How long before other European nations suffer the same ‘castration’ of features? It might only be a matter of time. Bear the UPC in mind.

“European Commission kills FLOSS with FRAND patents,” Benjamin warned in a separate note after Glyn Moody, who had written articles on this subject earlier this year (we covered these), alerted followers to the fact that the “EU Commission confirms that it is abandoning open source to market forces – http://europa.eu/rapid/press-release_MEMO-16-1963_en.htm

Benjamin thought “market forces” are better off called “dark forces” and another opposer of software patents said “the EU are creating these standards & they cannot be used in Free Software?”
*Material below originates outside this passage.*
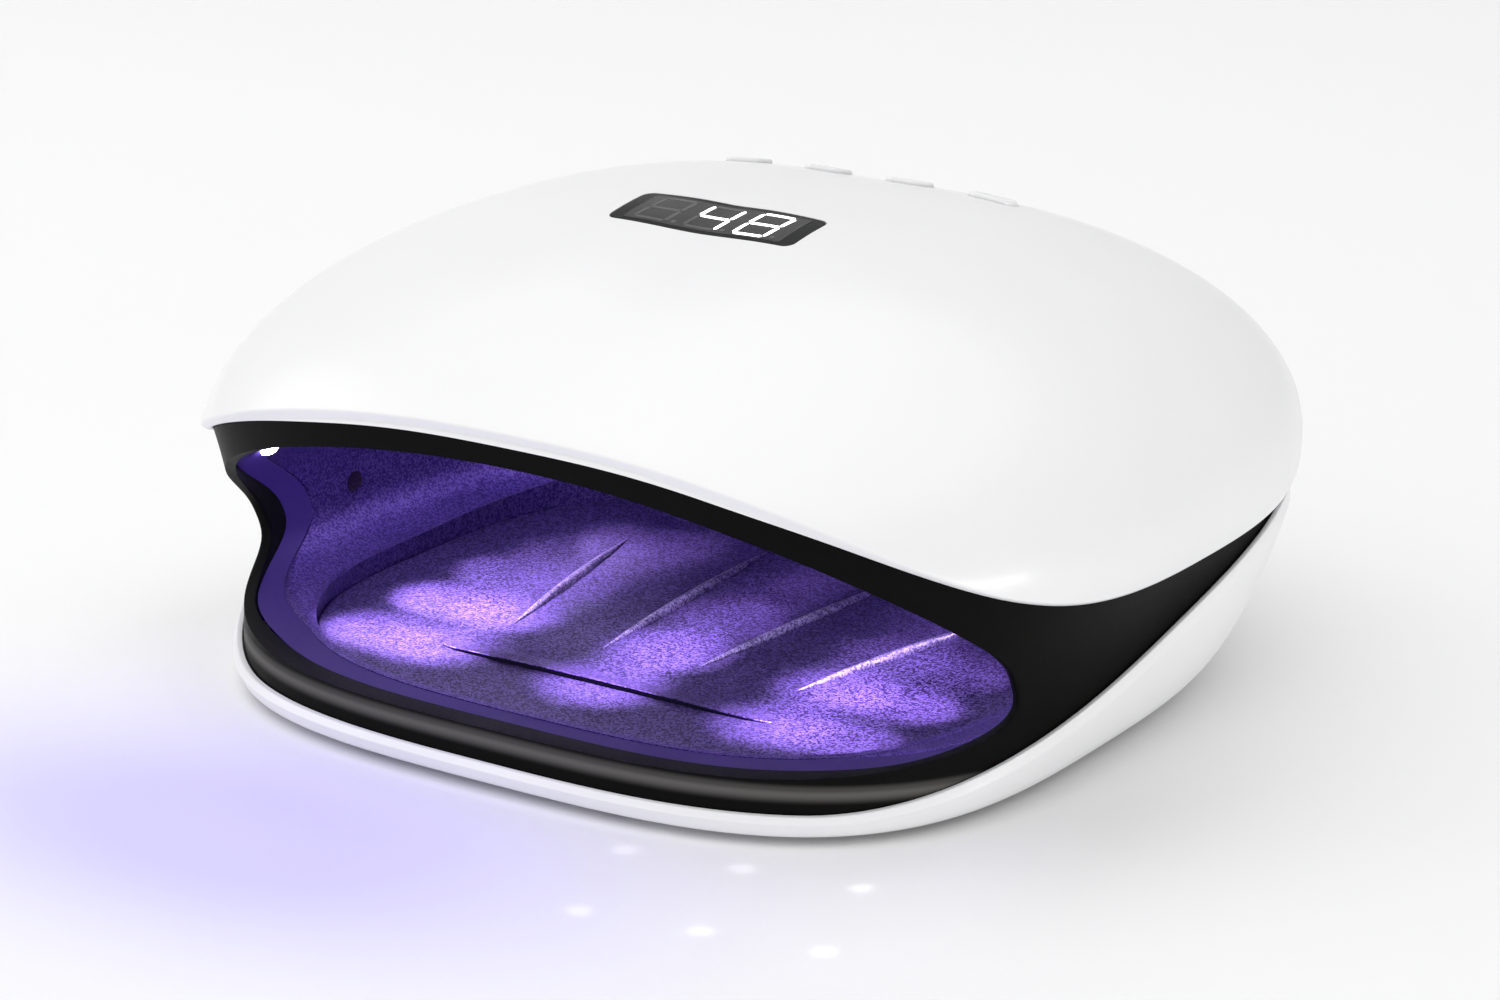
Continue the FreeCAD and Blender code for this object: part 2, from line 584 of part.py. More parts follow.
def tray():
    body = tray_block(BASE_Z, FLANGE_TOP_Z, FLANGE_OUT).fuse(tray_block(BASE_Z, TRAY_TOP_Z, 0.0))
    body = body.cut(tray_block(0, TRAY_TOP_Z - TRAY_SKIN, -2.2))
    for x, y in FEET:
        body = body.fuse(Part.makeCylinder(FOOT_RADIUS + 1, TRAY_TOP_Z - BASE_Z - 1, V(x, y, BASE_Z)))
    for x in STIFFENER_XS:
        body = body.fuse(Part.makeBox(1.4, 110, 3.6, V(x - 0.7, -68, TRAY_TOP_Z - TRAY_SKIN - 3.2)))
    above_skin = Part.makeBox(200, 200, 20, V(-100, -100, TRAY_TOP_Z - 0.5))
    for x0, y0, x1, y1 in FINGER_RIBS:
        for side in (-1, 1):
            body = body.fuse(ridge(side * x0, y0, side * x1, y1).common(above_skin))
    body = body.fuse(finger_rest())
    for x, y, long_x in magnet_places():
        body = body.cut(magnet(x, y, FLANGE_TOP_Z - 1.8, 4, long_x, 0.1))
    return body


def tray_magnets():
    return Part.makeCompound([magnet(x, y, FLANGE_TOP_Z - 1.7, 1.6, lx) for x, y, lx in magnet_places()])


def keeper_magnets():
    return Part.makeCompound([magnet(x, y, LEDGE_LOW_Z + 0.05, 1.5, lx) for x, y, lx in magnet_places()])


def feet():
    pads = []
    for x, y in FEET:
        pad = Part.makeCylinder(FOOT_RADIUS, BASE_Z, V(x, y, 0))
        pads.append(pad.makeChamfer(0.5, [pad.Edges[2]]))
    return Part.makeCompound(pads)


# ---- controls --------------------------------------------------------------------------------------------
def button_seat(x):
    """Lowest height of the shell's inner face over one button's flange."""
    spots = [(x + dx, BUTTON_Y + dy) for dx in (-8, 0, 8) for dy in (-5, 0, 5)]
    return min(crown_height(a, b, SHELL_WALL) for a, b in spots)


def button_cap(x):
    seat = button_seat(x) - RUNNING_GAP
    key = pill(x, BUTTON_Y, seat - 0.5, BUTTON_LONG, BUTTON_SHORT, 20)
    raised = crown_height(x, BUTTON_Y) + KEY_RISE
    slope_x = (crown_height(x + 4, BUTTON_Y) - crown_height(x - 4, BUTTON_Y)) / 8
    slope_y = (crown_height(x, BUTTON_Y + 3) - crown_height(x, BUTTON_Y - 3)) / 6
    trim = Part.makePlane(60, 60, V(-30, -30, 0)).extrude(V(0, 0, 30))
    turn = FreeCAD.Rotation(V(0, 0, 1), V(-slope_x, -slope_y, 1))
    trim.Placement = FreeCAD.Placement(V(x, BUTTON_Y, raised), turn)
    key = key.cut(trim)
    top = max(key.Faces, key=lambda f: f.CenterOfMass.z)
    key = key.makeFillet(0.8, top.Edges)
    flange_z = seat - PRESS_FLANGE
    flange = pill(x, BUTTON_Y, flange_z, BUTTON_LONG + 3.0, BUTTON_SHORT + 2.4, PRESS_FLANGE)
    stem = Part.makeCylinder(STEM_RADIUS, flange_z + 0.6 - PLUNGER_TOP_Z, V(x, BUTTON_Y, PLUNGER_TOP_Z))
    return key.fuse(flange).fuse(stem).removeSplitter()


def switch_plunger(x):
    foot = BOARD_TOP_Z + 2.2
    return Part.makeCylinder(PLUNGER_RADIUS, PLUNGER_TOP_Z - foot, V(x, BUTTON_Y, foot))


def switch_bodies():
    bodies = []
    for x in button_xs():
        body = Part.makeBox(6, 6, 3.6, V(x - 3, BUTTON_Y - 3, BOARD_TOP_Z))
        well = Part.makeCylinder(PLUNGER_RADIUS + 0.35, 4, V(x, BUTTON_Y, BOARD_TOP_Z + 0.8))
        bodies.append(body.cut(well))
    return Part.makeCompound(bodies)


def control_board():
    board = rounded_block(-45, 45, -34, 60, BOARD_Z, BOARD_TOP_Z, 3)
    for x, y in BOARD_POSTS:
        board = board.cut(Part.makeCylinder(1.4, 5, V(x, y, BOARD_Z - 1)))
    return board


def board_parts():
    chips = [
        rounded_block(-6, 6, 8, 20, BOARD_TOP_Z, BOARD_TOP_Z + 1.6, 0.5),
        rounded_block(18, 28, 6, 16, BOARD_TOP_Z, BOARD_TOP_Z + 3.5, 0.5),
        rounded_block(-40, -32, 4, 22, BOARD_TOP_Z, BOARD_TOP_Z + 5.0, 0.5),
        Part.makeCylinder(4.0, 7.5, V(-22, 14, BOARD_TOP_Z)),
        Part.makeCylinder(4.0, 7.5, V(36, 24, BOARD_TOP_Z))]
    return Part.makeCompound(chips)


def screw(x, y, head_z, head_radius, head_height, radius, length):
    head = Part.makeCylinder(head_radius, head_height, V(x, y, head_z))
    head = head.cut(Part.makeBox(head_radius * 1.5, 0.6, 0.6, V(x - head_radius * 0.75, y - 0.3, head_z)))
    head = head.cut(Part.makeBox(0.6, head_radius * 1.5, 0.6, V(x - 0.3, y - head_radius * 0.75, head_z)))
    return head.fuse(Part.makeCylinder(radius, length, V(x, y, head_z + head_height)))


def board_screws():
    return Part.makeCompound([screw(x, y, BOARD_Z - 1.4, 2.3, 1.4, 1.0, 8) for x, y in BOARD_POSTS])


def shell_screws():
    return Part.makeCompound([screw(x, y, 6.3, 3.2, 2.2, 1.6, 28) for x, y in SCREW_POSTS])


def bezel_screws():
    return Part.makeCompound([screw(x, y, BASE_Z + 0.1, 2.3, 1.4, 1.2, 6) for x, y in BEZEL_SCREWS])


def display_window():
    pane = display_tool(0.0, 90, 120)
    low = crown_height(0, DISPLAY_Y + 7) - 2.2
    pane = pane.common(closed_body(loft_faces(crown_sections(0.0)) + [front_skirt()]))
    return pane.cut(Part.makeBox(80, 80, 40, V(-40, -60, low - 40)))


def front_skirt():
    """Cone that closes the domed surface below, for trimming."""
    edge = crown_sections(0.0)[0]
    return Part.makeLoft([edge, Part.Vertex(V(0, 0, 0))], False, True).Faces[0]


def display_digits():
    low = crown_height(0, DISPLAY_Y + 7) - 2.3
    return rounded_block(-21, 21, DISPLAY_Y - 6.6, DISPLAY_Y + 6.6, low - 6.5, low, 0.8)


def display_header():
    low = crown_height(0, DISPLAY_Y + 7) - 8.8
    card = rounded_block(-24, 24, DISPLAY_Y - 8, DISPLAY_Y + 8, low - 1.2, low, 1.0)
    for x in (-21, 21):
        card = card.fuse(Part.makeBox(3, 8, low - 1.2 - BOARD_TOP_Z, V(x - 1.5, DISPLAY_Y - 4, BOARD_TOP_Z)))
    return card


# ---- power inlet -----------------------------------------------------------------------------------------
def dc_jack():
    barrel = Part.makeCylinder(JACK_RADIUS, 9.5, V(0, JACK_FACE_Y - 9.5, JACK_Z), V(0, 1, 0))
    body = Part.makeBox(13, 4.5, 12, V(-6.5, JACK_FACE_Y - 14, JACK_Z - 6)).fuse(barrel)
    body = body.cut(Part.makeCylinder(2.75, 10, V(0, JACK_FACE_Y - 9.5, JACK_Z), V(0, 1, 0)))
    return body.fuse(Part.makeCylinder(1.0, 9.0, V(0, JACK_FACE_Y - 10, JACK_Z), V(0, 1, 0)))


def power_lead():
    """Sleeved pair from the inlet up to the board, bent between straights."""
    start, end = V(0, JACK_FACE_Y - 12, JACK_Z + 6.6), V(8, 54, BOARD_Z - 1.0)
    spots = [start, V(0, 79, 46), V(4, 74, 60), V(8, 60, 70), end]
    pieces = [Part.makeSphere(LEAD_RADIUS, spot) for spot in spots[1:-1]]
    for here, there in zip(spots, spots[1:]):
        pieces.append(Part.makeCylinder(LEAD_RADIUS, here.distanceToPoint(there), here, there - here))
    return pieces[0].fuse(pieces[1:])


# ---- assembly --------------------------------------------------------------------------------------------
def build():
    makers = [
        top_shell, front_bezel, lower_housing, reflector_roof, chamber_liner, led_beads, led_boards, ir_sensors,
        tray, tray_magnets, keeper_magnets, feet, switch_bodies, control_board, board_parts, board_screws,
        shell_screws, bezel_screws, display_window, display_digits, display_header, dc_jack, power_lead]
    made = {}
    for maker in makers:
        made[maker.__name__] = maker()
        print(maker.__name__, flush=True)
    for number, x in enumerate(button_xs(), 1):
        made[f"button_cap_{number}"] = button_cap(x)
        made[f"switch_plunger_{number}"] = switch_plunger(x)
    return made


if __name__ == "__main__":
    for name, shape in build().items():
        shape.exportStep(f"parts/{name}.step")
        box = shape.BoundBox
        print(f"{name:18s} {shape.isValid()} {len(shape.Solids)} {shape.Volume / 1000:8.2f} cm3 "
              f"x {box.XMin:.1f} {box.XMax:.1f} y {box.YMin:.1f} {box.YMax:.1f} z {box.ZMin:.1f} {box.ZMax:.1f}")
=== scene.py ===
"""Desk-top ultraviolet curing lamp: gloss white domed shell, black waisted bezel, lit violet chamber.

Lengths inside this script are millimetres, turned into metres when a mesh is made.  Angles round the lamp are
compass degrees about the widest station: -90 at the mouth, 0 on the right, 90 at the rear.
"""
import math

import bmesh
import bpy
import numpy as np
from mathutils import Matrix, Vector


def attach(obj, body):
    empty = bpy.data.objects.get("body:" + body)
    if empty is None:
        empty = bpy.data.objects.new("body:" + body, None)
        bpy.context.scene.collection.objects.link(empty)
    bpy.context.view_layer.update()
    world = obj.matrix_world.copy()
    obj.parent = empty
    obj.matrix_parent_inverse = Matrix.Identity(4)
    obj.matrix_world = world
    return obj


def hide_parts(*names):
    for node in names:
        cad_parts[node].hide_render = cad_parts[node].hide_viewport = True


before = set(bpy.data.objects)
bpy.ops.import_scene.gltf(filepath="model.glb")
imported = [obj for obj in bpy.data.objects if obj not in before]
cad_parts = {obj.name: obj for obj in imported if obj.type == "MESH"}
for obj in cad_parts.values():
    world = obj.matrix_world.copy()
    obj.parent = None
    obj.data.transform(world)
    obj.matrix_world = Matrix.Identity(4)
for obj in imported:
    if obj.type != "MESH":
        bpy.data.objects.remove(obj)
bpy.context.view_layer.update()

MM = 0.001
# domed shell
WIDEST_Y = -5.75
DOME_HALF_WIDTH, DOME_FRONT, DOME_REAR, DOME_EXPONENT = 115.0, 102.0, 108.05, 2.6
DOME_TOP, EQUATOR_Z, UNDERCUT_RADIUS = 104.0, 51.5, 40.0
CROWN_FRONT, CROWN_SIDE, CROWN_REAR, CROWN_LEAN = 1.65, 2.13, 1.83, 0.16
SHELL_WALL, LIP_INSET, LIP_TALL, LIP_SHORT = 2.5, 1.2, 2.8, 0.8
LIP_FROM, LIP_TO = 28, 62
EDGE_SIDE_Z, EDGE_ARCH_Z, EDGE_ARCH_EXPONENT = 44.4, 72.6, 3.1
EDGE_ARCH_START_Y, EDGE_ARCH_FULL_Y = 7.6, -96.6
# lower housing
BASE_Z, BASE_HALF_WIDTH, RIM_HALF_WIDTH = 1.6, 92.0, 114.5
BASE_FRONT_Y, RIM_FRONT_Y, BASE_REAR_Y, RIM_REAR_Y = -100.2, -106.8, 71.5, 101.0
BASE_WIDEST_Y, BASE_EXPONENT = -24.0, 3.2
BOWL_SPREAD, BOWL_SPREAD_FRONT = 0.5, 0.3
RIM_FRONT_Z, RIM_REAR_Z, RIM_RISE_FROM, RIM_RISE_TO = 6.2, 43.3, -46.0, 33.0
BEVEL_INSET, BEVEL_DROP, BEVEL_DROP_FRONT, BEVEL_FROM, BEVEL_TO = 1.3, 3.4, 1.3, -45, -5
HOUSING_WALL, RUNNING_GAP = 2.4, 0.3
VENTS_A_SIDE, VENT_FIRST_X, VENT_PITCH, VENT_WIDTH = 7, 26, 4.5, 2.0
VENT_LOW_Z, VENT_HIGH_Z, VENT_FROM_Y, VENT_TO_Y = 17, 32, 82, 115
JACK_Z, JACK_FACE_Y, JACK_BORE, JACK_SINK = 24.0, 90.6, 5.2, 7.5
JACK_SINK_LONG, JACK_BORE_Y, JACK_BORE_LONG = 20, 70, 30
BOSS_RADIUS, BOSS_BACK_Y = 8.4, 84.0
SCREW_POSTS, SCREW_SINK, SCREW_SINK_TOP = [(-75.0, 59.0), (75.0, 59.0)], 3.8, 8.5
BEZEL_SCREWS, BEZEL_SINK, BEZEL_SINK_TOP = [(-30.0, -95.6), (30.0, -95.6)], 2.6, 3.1
# mouth, bezel, chamber
MOUTH_HALF_WIDTH, MOUTH_WAIST_Z, MOUTH_ABOVE, MOUTH_BELOW = 98.0, 30.0, 35.6, 17.6
MOUTH_UPPER_EXPONENT, MOUTH_LOWER_EXPONENT = 2.2, 4.5
BEZEL_WALL, BEZEL_WAIST, BEZEL_TUCK, WAIST_FULL_RISE, ROLL_RADIUS = 2.4, 2.0, 3.0, 30.0, 3.2
BEZEL_LIP, BEZEL_LIP_FROM, BEZEL_LIP_TO, BEZEL_LIP_FADE_Z, BEZEL_LIP_TOP_Z = 3.2, 25, 45, 12, 16
CHAMBER_GROW, CHAMBER_TURN_Y, CHAMBER_REAR_Y, CHAMBER_END_Y = 0.4, -28.0, 74.0, 70.0
CHAMBER_EXPONENT, LINER_WALL, LEDGE_BAND, CREASE_DEPTH = 2.5, 1.5, 9.0, 0.35
FRAME_GAP, FRAME_TOP_Z, TRAY_CUT_TOP_Z = 0.3, 10.9, 24
LED_ROWS, LED_ANGLES, LED_STAND_IN = (-60.0, -36.0, -12.0, 12.0, 36.0), (26.0, 57.0, 90.0, 123.0, 154.0), 1.6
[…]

Dr. Moody responded with “very; but they care more about big business that likes FRAND” (a topic often covered here for nearly a decade).

As Benjamin noted, “patents means free software becomes proprietary. That’s what the GPL said in 1991 already.”

“EU Commission confirms that it is abandoning open source to market forces…”
      –Glyn Moody
If there is no freedom to redistribute the program, then it’s not Free software anymore. “The reference implementations can be whatever,” Benjamin noted, but “patent holders can still tax any other implementation of the standard.”

As I noted in response to the above (twice even) the EU/European Commission is a Microsoft shop that failed to move away from Microsoft and even failed to investigate Microsoft’s OOXML abuses as it had promised to do so (giving a false sense of hope to antagonists). Whose EU Commission is this and why are we still implicitly endorsing software patents, in spite of the EPC and the 2005 directive?